Open Money Stack
Payments

January 22, 2026

Vertical, Integrated, Open: Why Polygon Is Building the Open Money Stack

An open, interoperable payments stack that works end to end, without locking anyone in

Open Money Stack
Payments

tl;dr

  • Polygon is building the Open Money Stack to make stablecoin payments work end to end
  • The stack is vertically integrated, an all-in-one solution for institutions, fintechs, enterprises, and marketplaces to reliably access wallets, on- and off-ramps, orchestration, and settlement
  • The stack is open and interoperable across chains, providers, and regions, avoiding vendor lock-in
  • Institutions and fintechs will be able to move money onchain through a single integration, without rebuilding their infrastructure

Money already moves digitally, but it doesn’t move well.

When money crosses borders, it gets stuck in queues. Settlement is slow, fees are opaque, and reliability depends on closed intermediaries that were never designed for a global, real-time economy. 

Stablecoins changed what money can be. Value can be digital and programmable. But on their own, stablecoins are not a payments system. Without easy integration that works for any institution or enterprise, money still doesn’t behave the way it should.

Polygon Labs is closing this gap. 

With the acquisitions of Coinme and Sequence, Polygon accelerates the Open Money Stack: an open, vertically integrated stack of services and technologies designed to move money reliably from offchain systems to onchain settlement, and back again.

Vertical integration is how the system works end to end. Openness is how it scales across regions, ecosystems, and institutions.

The result is money that behaves like money, not infrastructure. Here’s what puts the open in the Open Money Stack.

[announcement video]

Open systems need to work end to end

Open systems win because every component can be chosen without lock in: Routes, rails, and customer-facing UX. Openness preserves competition and keeps money interoperable across ecosystems.

But an open system alone doesn’t reduce complexity.

Historically, institutions were able to assemble a blockchain payments stack – though not one that was integrated. Multiple partners were required to address multiple needs. Compliant on- and off-ramps, wallet infrastructure, interoperability, and settlement for reliable, 24/7 money movement. 

Every integration adds time, operational overhead, and long-term maintenance costs

The Open Money Stack is designed to solve this problem without closing the system.

It remains open to multiple chains, routes, and providers in a single vertically integrated solution. Integrate once, move money end to end, and still retain the freedom to choose components, add partners, or extend across ecosystems.

The Open Money Stack makes openness usable at scale.

What “open” means in practice

In the Open Money Stack, open is modularity by default.

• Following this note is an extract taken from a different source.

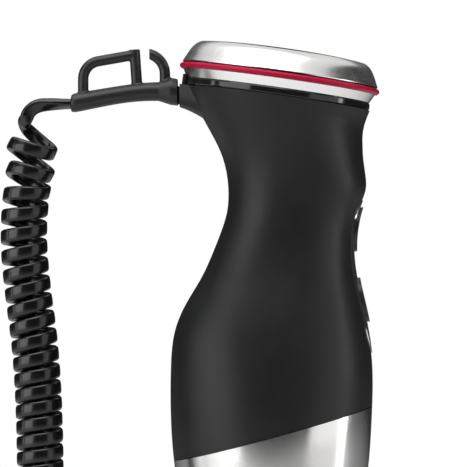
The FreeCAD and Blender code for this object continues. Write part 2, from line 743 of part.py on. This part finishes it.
def motor_mounts():
    return Part.makeCompound([
        ring(12.0, MOUNT_RADIUS, 293.2, 298.6),
        ring(12.0, MOUNT_RADIUS, 219.5, 223.6),
    ])


# ---------------------------------------------------------------- rotor

def motor_shaft():
    return cylinder(SHAFT_RADIUS, 206.0, 302.0)


def armature():
    core = cylinder(ROTOR_RADIUS, STACK_LOW, STACK_HIGH)
    slots = around(block(9.0, 15.0, -1.0, 1.0, 230, 280), 12)
    ends = [cylinder(11.5, 236.0, STACK_LOW), cylinder(11.5, STACK_HIGH, 275.0)]
    return core.cut(slots).fuse(ends).cut(cylinder(SHAFT_RADIUS, 230, 280))


def commutator():
    drum = ring(SHAFT_RADIUS, 8.0, 277.5, 289.0)
    return drum.cut(around(block(7.2, 9.0, -0.3, 0.3, 279.0, 290.0), 12))


def cooling_fan():
    disc = ring(SHAFT_RADIUS, 17.8, 228.5, 229.7)
    hub = ring(SHAFT_RADIUS, 6.0, 228.5, 235.0)
    blades = around(block(5.5, 17.4, -0.5, 0.5, 229.0, 235.0), 11)
    return disc.fuse([hub] + blades)


def drive_dog():
    """The four-wing driver on the end of the motor shaft."""
    hub = cylinder(6.0, 209.0, 215.0)
    wings = [block(-5.8, 5.8, -1.5, 1.5, 199.5, 210.0), block(-1.5, 1.5, -5.8, 5.8, 199.5, 210.0)]
    core = cylinder(3.4, 199.5, 210.0)
    return hub.fuse(wings + [core]).cut(cylinder(SHAFT_RADIUS, 206.0, 220.0))


# ---------------------------------------------------------------- foot

def foot_tube():
    outside = ((24.3, FOOT_TOP), (24.1, 200.0), (22.6, 192.0), (19.0, 181.5), (15.6, 170.0),
               (13.6, 157.0), (12.7, 140.0), (TUBE_RADIUS, 118.0), (TUBE_RADIUS, 80.0),
               (TUBE_RADIUS, BELL_TOP))
    inside = [(r - TUBE_WALL, z) for r, z in reversed(outside)]
    ends = [straight_edges((outside[-1], inside[0])), straight_edges((inside[-1], outside[0]))]
    return spun([smooth_edge(outside)] + ends[0] + [smooth_edge(inside)] + ends[1])


def foot_coupler():
    """The moulding in the foot's mouth: locking boss above, seat of the upper bush below."""
    outline = (
        (8.0, 184.0), (10.5, 184.0), (10.5, 194.0), (22.0, 199.0), (22.7, 204.0), (BOSS_RADIUS, 204.0),
        (BOSS_RADIUS, 209.4), (16.2, 209.9), (16.2, 215.0), (BOSS_RADIUS, 215.5), (BOSS_RADIUS, 217.4),
        (16.7, BOSS_TOP), (14.5, BOSS_TOP), (14.5, 198.5), (11.0, 195.5), (8.0, 195.5),
    )
    return turned(outline)


def bell():
    outside = ((TUBE_RADIUS, BELL_TOP), (13.5, 43.2), (17.2, 38.9), (23.6, 35.2), (29.6, 30.8),
               (33.0, 24.0), (BELL_RADIUS, 15.5), (BELL_RADIUS, 8.0))
    inside = ((32.7, 8.0), (32.7, 15.3), (31.8, 23.5), (28.7, 29.8), (23.0, 33.9),
              (16.4, 37.8), (12.2, 42.6), (11.3, BELL_TOP))
    rim = straight_edges((outside[-1], (BELL_RADIUS, 0.0), (32.7, 0.0), inside[0]))
    top = straight_edges((inside[-1], outside[0]))
    body = spun([smooth_edge(outside)] + rim + [smooth_edge(inside)] + top)
    arch = cylinder_x(10.5, 20, 40, 0.0)
    return body.cut(around(arch, 4, 45))


def shaft_bushes():
    return Part.makeCompound([
        ring(DRIVE_RADIUS + RUNNING_FIT, 8.0, 184.0, 195.0),
        ring(DRIVE_RADIUS + RUNNING_FIT, 11.2, 49.0, 66.0),
    ])


def shaft_seal():
    return turned(((4.05, 38.6), (5.6, 38.6), (7.0, 44.0), (11.0, 46.5), (11.0, 49.0), (4.05, 49.0)))


def drive_shaft():
    return cylinder(DRIVE_RADIUS, BLADE_Z + 1.2, 198.0).fuse(cylinder(2.5, 6.6, 20.0))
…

Institutions, fintechs, enterprises, and marketplaces are not locked into a single vendor, chain, or execution path. They can adopt the parts of the stack they need and ignore what they don’t. Components can be swapped out over time. It will be easy to integrate with existing financial infrastructure without rewriting an entire system. 

The Open Money Stack is designed to reduce integration, but not constrain architectural choice.

In practice, here’s what that looks like:

  • Coinme connects regulated fiat rails to multiple blockchains, operating across 48 U.S. states and supporting institutions regardless of where onchain settlement occurs.
  • Sequence supports more than 50 chains, enabling wallets and payments flows to work across ecosystems without forcing applications onto a single network.
  • Trails routes payments across hundreds of chains, handling interoperability and execution so money can move where it needs to go, regardless of origin or destination.
  • Agglayer, built by Polygon, provides a native interoperability layer that connects more than 10 chains today, but it is optional, not required.

Settlement does not depend on a single chain or framework. The Polygon Chain is optimized for payments, which will make it the most desirable chain for settlement in many cases, but any chain can be used for settlement, whether or not it is connected via Agglayer. Agglayer improves coordination and interoperability where it is used, but the Open Money Stack remains compatible with the broader multi-chain world as it exists today.

This is a system built for a world where liquidity, users, and applications span regions and networks, patchworked by different local payments methods, institutional standards, and on- and off-ramp. 

Why integration matters

The Open Money Stack will provide a coherent path from simple API access at the top of the stack to reliable blockchain settlement at the bottom. 

That means integrating once and moving money end to end without building bespoke infrastructure or managing fragile dependencies between third parties.

Importantly, this does not require avoiding partners. 

Open payments systems don’t eliminate third parties, but help ensure these are interchangeable. 

The difference is that the system still works if one component changes.

Open sesame

Public blockchains succeeded because they were open. 

But chains like Polygon Chain scaled due to the concerted effort of a group of people devoted to developing technology that made the chain succeed.

The Polygon Open Money Stack works by the same logic:

  • building a vertically integrated system where it matters
  • keeping it open where it counts
  • making money movement reliable and fast

That’s what it takes to move all money onchain.